# Task:
Return only the lines from the top of the material through the line marked by "are in millimetres.", unaltered.

-- start --

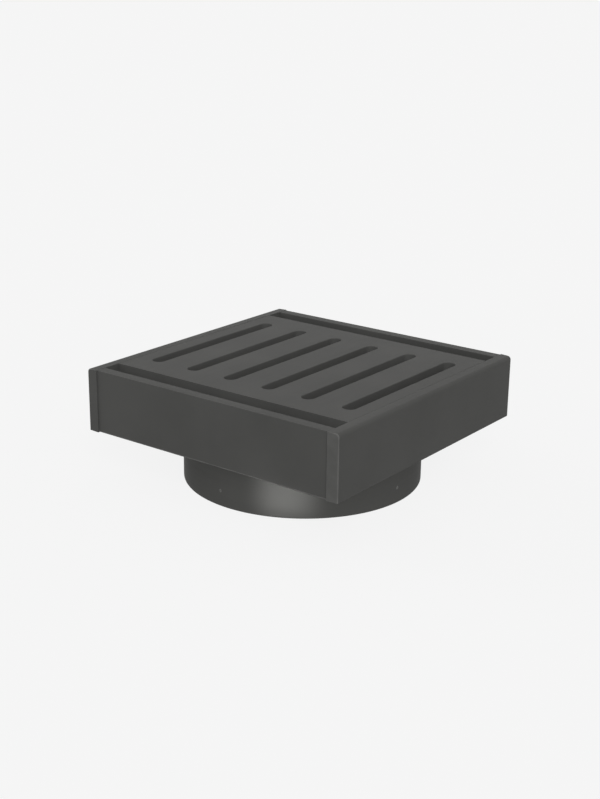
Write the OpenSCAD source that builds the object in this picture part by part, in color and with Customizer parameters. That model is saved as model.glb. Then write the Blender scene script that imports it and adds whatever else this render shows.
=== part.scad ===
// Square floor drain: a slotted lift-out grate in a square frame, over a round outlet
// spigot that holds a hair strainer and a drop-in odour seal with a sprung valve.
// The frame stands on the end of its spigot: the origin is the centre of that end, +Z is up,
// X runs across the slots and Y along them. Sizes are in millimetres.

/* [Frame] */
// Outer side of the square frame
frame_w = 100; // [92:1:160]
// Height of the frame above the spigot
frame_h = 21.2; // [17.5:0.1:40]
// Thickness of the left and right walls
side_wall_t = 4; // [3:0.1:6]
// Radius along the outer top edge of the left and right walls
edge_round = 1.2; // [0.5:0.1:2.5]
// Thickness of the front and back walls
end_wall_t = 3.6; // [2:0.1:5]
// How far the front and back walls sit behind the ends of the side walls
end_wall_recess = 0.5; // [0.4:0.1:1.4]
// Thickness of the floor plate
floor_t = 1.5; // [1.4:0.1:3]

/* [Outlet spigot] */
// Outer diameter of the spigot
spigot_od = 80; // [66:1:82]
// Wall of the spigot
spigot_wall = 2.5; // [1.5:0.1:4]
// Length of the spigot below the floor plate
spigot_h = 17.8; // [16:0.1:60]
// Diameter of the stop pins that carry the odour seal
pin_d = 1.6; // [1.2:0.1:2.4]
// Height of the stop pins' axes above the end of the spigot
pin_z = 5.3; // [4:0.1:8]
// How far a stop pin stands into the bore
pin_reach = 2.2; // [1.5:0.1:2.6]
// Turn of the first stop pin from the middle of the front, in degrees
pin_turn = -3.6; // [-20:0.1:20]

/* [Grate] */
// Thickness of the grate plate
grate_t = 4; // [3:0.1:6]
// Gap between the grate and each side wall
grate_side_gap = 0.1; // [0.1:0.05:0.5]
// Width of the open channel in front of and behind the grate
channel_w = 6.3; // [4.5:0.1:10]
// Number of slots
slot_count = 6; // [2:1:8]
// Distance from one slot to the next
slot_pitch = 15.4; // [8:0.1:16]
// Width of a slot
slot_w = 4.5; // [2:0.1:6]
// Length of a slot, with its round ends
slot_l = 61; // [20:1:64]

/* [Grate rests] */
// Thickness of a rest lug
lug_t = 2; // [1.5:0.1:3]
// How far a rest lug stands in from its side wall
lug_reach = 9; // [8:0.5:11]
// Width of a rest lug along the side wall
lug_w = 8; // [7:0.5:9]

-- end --

# Result:
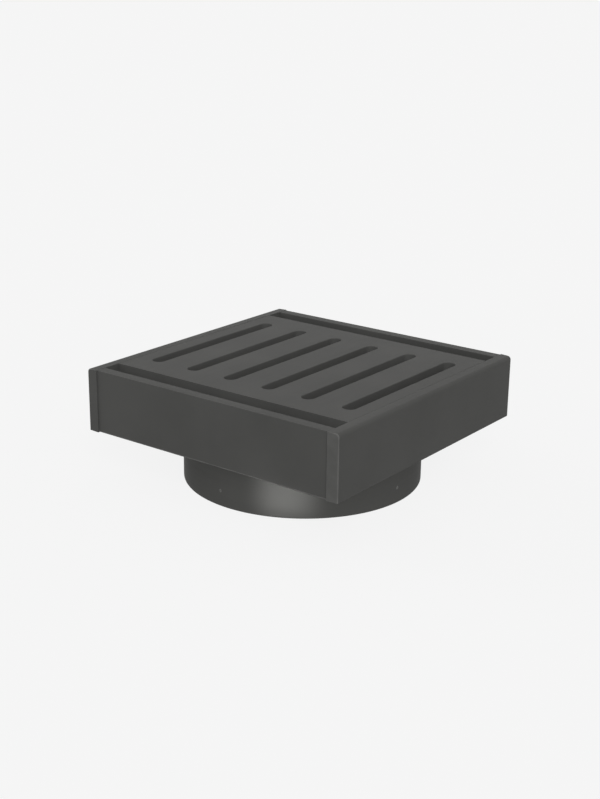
Write the OpenSCAD source that builds the object in this picture part by part, in color and with Customizer parameters. That model is saved as model.glb. Then write the Blender scene script that imports it and adds whatever else this render shows.
=== part.scad ===
// Square floor drain: a slotted lift-out grate in a square frame, over a round outlet
// spigot that holds a hair strainer and a drop-in odour seal with a sprung valve.
// The frame stands on the end of its spigot: the origin is the centre of that end, +Z is up,
// X runs across the slots and Y along them. Sizes are in millimetres.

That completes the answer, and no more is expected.